The introduction of the PCAOM for laser colour modulation brought ease of use and simplicity to colour laser projectors. The resulting availability of full colour to many more artists and laser display producers lifted laser graphics to new standards of colour rendition and artistic expression.
As aesthetic standards were raised, issues of colour range and balance began to take on more importance. Laserists began to express a need for better laser colour optimisation to realise the effects they were trying to produce.
The key to achieving aesthetic colour balance is designing for the highly non-linear response of the human eye to colour. The Human Photopic Sensitivity curve depicted in the graph (Figure 1) shows how colours of the same intensity appear to the human eye adapted for daylight.

Figure 1 - Human Photopic Sensitivity Curve
Figure 1 - Human Photopic Sensitivity Curve

WHAT DO WE HAVE NOW ?

The commercially available sources of multicoloured laser light are predominantly argon/krypton (mixed gas or white-light) lasers with a power distribution among the colours along the lines of the graph (Figure 2). This colour/power distribution (if it can be maintained over a reasonable operating lifetime) has come to be regarded as the norm for white-light lasers. It should be noted in particular that a manufacturing goal of between 25% and 30% red power on initial delivery has been considered acceptable for this purpose in white-light lasers. Based on the graph, this would seem to be satisfactory performance.

Figure 2 - Laser power vs. wavelength
Figure 2 - Laser power vs. wavelength

The human eye does not, however, see colour according to this graph (Figure 2). The eye is much more sensitive to the yellow/green region of the spectrum than the red or blue. As shown in the Human Photopic Sensitivity graph (Figure 1) the krypton line at 647 nm is almost five times more difficult to see than the Argon line at 515 nm. argon blue at 488 nm is over 2.5 times more difficult to see than the green.
Applying the colour sensitivity of the daylight adjusted eye as graphed in Figure 1 to the power distribution depicted in Figure 2, yields the apparent colour brightness graphed in Figure 3.

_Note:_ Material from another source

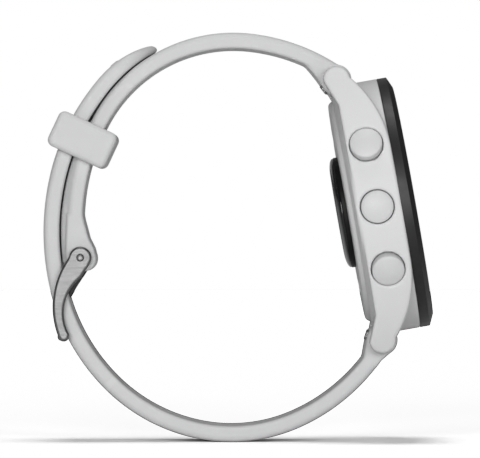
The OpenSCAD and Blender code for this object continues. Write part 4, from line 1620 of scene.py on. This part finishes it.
@dataclass
class ReleasePin:
    """Sliding end of a spring bar, with the knob that draws it back.

    Attributes:
        name: upper or lower.
        up: 1 at 12 o'clock, -1 at 6 o'clock.
        at: knob's distance from the middle.
        slant: direction of the knob, past straight back.
    """

    name: str
    up: int
    at: float = 5.2
    slant: float = 28.0

    def shape(self) -> Shape:
        """The pin and its ribbed knob.

        Returns:
            The mesh in the frame of the spring bar.
        """
        grid = Mould((-3, -1, 3.9), (1, 1, 11.1), (0.06, 0.06, 0.06))
        x, y, z = grid.axes()
        r = span(x, y)
        d = meet(meet(r - 0.45, 4.0 - z, 0.05), z - 8.3, 0.05)
        d = join(d, meet(meet(r - 0.4, z - 11.05, 0.12), 5.2 - z, 0.05), 0.03)
        off = span(y, z - self.at)
        d = join(d, meet(meet(off - 0.3, -2.6 - x, 0.05), x, 0.05), 0.05)
        ribs = 0.03 * np.cos(14 * np.arctan2(y, z - self.at))
        return grid.skin(join(d, meet(meet(off - 0.87 - ribs, -2.9 - x, 0.18), x + 1.9, 0.08), 0.05))

    def build(self) -> None:
        """Makes the pin."""
        seat = SIDE @ moved(BAR_AT[0], self.up * BAR_AT[1]) @ turned(self.up * self.slant, "Z")
        piece = solid(f"release_knob_{self.name}", self.shape(), seat)
        dressed(piece, Finishes.STEEL, f"{self.name}_release", f"{self.name}_release_pin")


# ---------------- works


class Works:
    """Finishes of the CAD nodes that stay as they are: the inner parts, seals, springs and bars."""

    KEPT: dict[Finishes, str] = {
        Finishes.GASKET: "lens_gasket", Finishes.DISPLAY: "display_panel", Finishes.ANTENNA: "antenna_ring",
        Finishes.FLEX: "display_flex left_switches right_switches", Finishes.FRAME: "inner_frame",
        Finishes.BOARD: "main_board sensor_board", Finishes.TIN: "shield_can", Finishes.CELL: "battery",
        Finishes.BUZZER: "buzzer", Finishes.MOTOR: "vibration_motor motor_weight", Finishes.LED: "sensor_leds",
        Finishes.BUSH: "button_bushes", Finishes.STEEL: "upper_spring_bar lower_spring_bar",
        Finishes.RUBBER: "rear_cover_seal", Finishes.SPRING: "upper_release_spring lower_release_spring",
    }
    BY_BUTTON: dict[str, Finishes] = {"seal": Finishes.RUBBER, "clip": Finishes.SPRING, "spring": Finishes.SPRING}

    def build(self) -> None:
        """Gives each kept node its finish."""
        rows = [(finish.value, node) for finish, nodes in self.KEPT.items() for node in nodes.split()]
        rows += [(finish.value, f"{part}_{place}") for place in BUTTONS for part, finish in self.BY_BUTTON.items()]
        for finish, node in rows:
            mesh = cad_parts[node].data
            mesh.materials.clear()
            mesh.materials.append(finish.material())
            LOG.info("%s: %s", node, finish.name)


# ---------------- studio


@dataclass
class Studio:
    """Camera, floor and soft lights.

    Attributes:
        eye: the camera's place, in metres; it looks along +Y.
        lens: focal length, in millimetres.
        lamps: (place, width, height, watts) of each soft light, which faces the middle.
        room_light: brightness of the room as a light.
    """

    eye: Triple = (0.005, -1.25, 0.0012)
    lens: float = 548.4
    lamps: tuple[tuple[Triple, float, float, float], ...] = (
        ((-0.22, -1.1, 0.17), 0.5, 0.36, 7.0),
        ((0.38, -1.05, 0.15), 0.5, 0.34, 4.2),
        ((0.0, 0.0, 0.9), 0.35, 0.35, 3.2),
        ((-0.2, 1.0, 0.35), 0.7, 0.7, 0.4),
    )
    room_light: float = 0.1

    def camera(self) -> None:
        """Makes the camera."""
        data = bpy.data.cameras.new("camera")
        data.lens, data.sensor_width = self.lens, 36.0
        data.clip_start, data.clip_end = 0.1, 10.0
        made = linked("camera", data)
        made.location = self.eye
        made.rotation_euler = (math.pi / 2, 0, 0)
        bpy.context.scene.camera = made

    def floor(self) -> None:
        """Makes the pale floor under the band."""
        half, low = 3, CAD_BOX[0][2] - 2e-5
        mesh = bpy.data.meshes.new("floor")
        corners = [(x, y, low) for x, y in ((-half, -half), (half, -half), (half, half), (-half, half))]
        mesh.from_pydata(corners, [], [(0, 1, 2, 3)])
        made = linked("floor", mesh)
        pale = Graph("floor_paper")
        pale.feed(pale.shader, {"Base Color": (0.85, 0.85, 0.85, 1), "Roughness": 0.9})
        mesh.materials.append(pale.material)
        made.is_shadow_catcher = True
        made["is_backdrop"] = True

    def lights(self) -> None:
        """Makes the soft lights."""
        for i, (place, width, height, power) in enumerate(self.lamps):
            data = bpy.data.lights.new(f"soft_light_{i}", "AREA")
            data.shape, data.size, data.size_y, data.energy = "RECTANGLE", width, height, power
            made = linked(f"soft_light_{i}", data)
            made.location = place
            made.rotation_euler = (-Vector(place)).to_track_quat("-Z", "Y").to_euler()

    def room(self) -> None:
        """Makes the room: white to the camera, dim as a light."""
        world = bpy.data.worlds.new("white_room")
        world.use_nodes = True
        tree = Tree(world.node_tree)
        seen, out = tree.tree.nodes["Background"], tree.tree.nodes["World Output"]
        tree.feed(seen, {"Strength": 1.0, "Color": (1, 1, 1, 1)})
        lit = tree.add("ShaderNodeBackground", {"Strength": self.room_light})
        by_camera = tree.add("ShaderNodeLightPath").outputs["Is Camera Ray"]
        mix = tree.add("ShaderNodeMixShader", {0: by_camera, 1: lit.outputs[0], 2: seen.outputs[0]})
        tree.feed(out, {"Surface": mix.outputs[0]})
        bpy.context.scene.world = world
        bpy.context.scene.view_settings.view_transform = "Standard"

    def build(self) -> None:
        """Sets the studio up."""
        self.camera()
        self.floor()
        self.lights()
        self.room()
        LOG.info("studio: %d lights", len(self.lamps))


def main() -> None:
    """Builds the watch around the frame."""
    logging.basicConfig(level=logging.INFO, format="%(name)s %(message)s")
    Studio().build()
    shell = CaseShell()
    shell.build()
    Front().build()
    Rear().build()
    for place, angle in BUTTONS.items():
        PushButton(place, angle, shell.side_at(angle)).build()
    pins = (ReleasePin("upper", 1), ReleasePin("lower", -1))
    for part in (UpperBand(), LowerBand(), Keeper(), Buckle(), *pins, Works()):
        part.build()


if __name__ == "__main__":
    main()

Figure 3 - Apparent Colour Brightness
Figure 3 - Apparent Colour Brightness

The resulting effect is images that appear overly green or deficient in the red. The laserist can compensate for this to some extent by discarding the excess green and blue . This method of balancing the colour brightness of course results in significantly reduced overall brightness, effectively limited by the photopically weak red output.

 

LET'S GO WISHING

The ideal solution for the laserist is to have the laser output tuned among the colours in a ratio which results in a balanced colour appearance to the human eye. To do this, the laser designer must "work backwards" from the aesthetically balanced colour brightness depicted in the graph (Figure 4).

Figure 4 - Aesthetically balanced colour brightness

Figure 4 - Aesthetically balanced colour brightness

Compensating for the colour sensitivity of the eye yields an ideal laser power distribution shown in this graph (Figure 5).

Figure 5 - Ideal Laser Power Distribution

Figure 5 - Ideal Laser Power Distribution

The photopically balanced "ideal" RGB power distribution resulting from this calculation reveals a surprising result: To look equally bright to the human eye, the red output must approach 60% of the total RGB power.
To take full advantage of the laser's brightness and colour capability, a ratio of R=4.6 : G=1 : B=2.6 is required for the mixed gas power distribution. A laser with this ratio could be regarded as a photopically (visually) colour balanced white light laser. The laserist would then have the full power of the laser available to create bright, colour saturated images of any colour.

 

SO . . .

Laser manufacturers need to address this issue to adequately meet the emerging demand for bright, accurate colour rendition for art, entertainment, advertising and educational laser displays.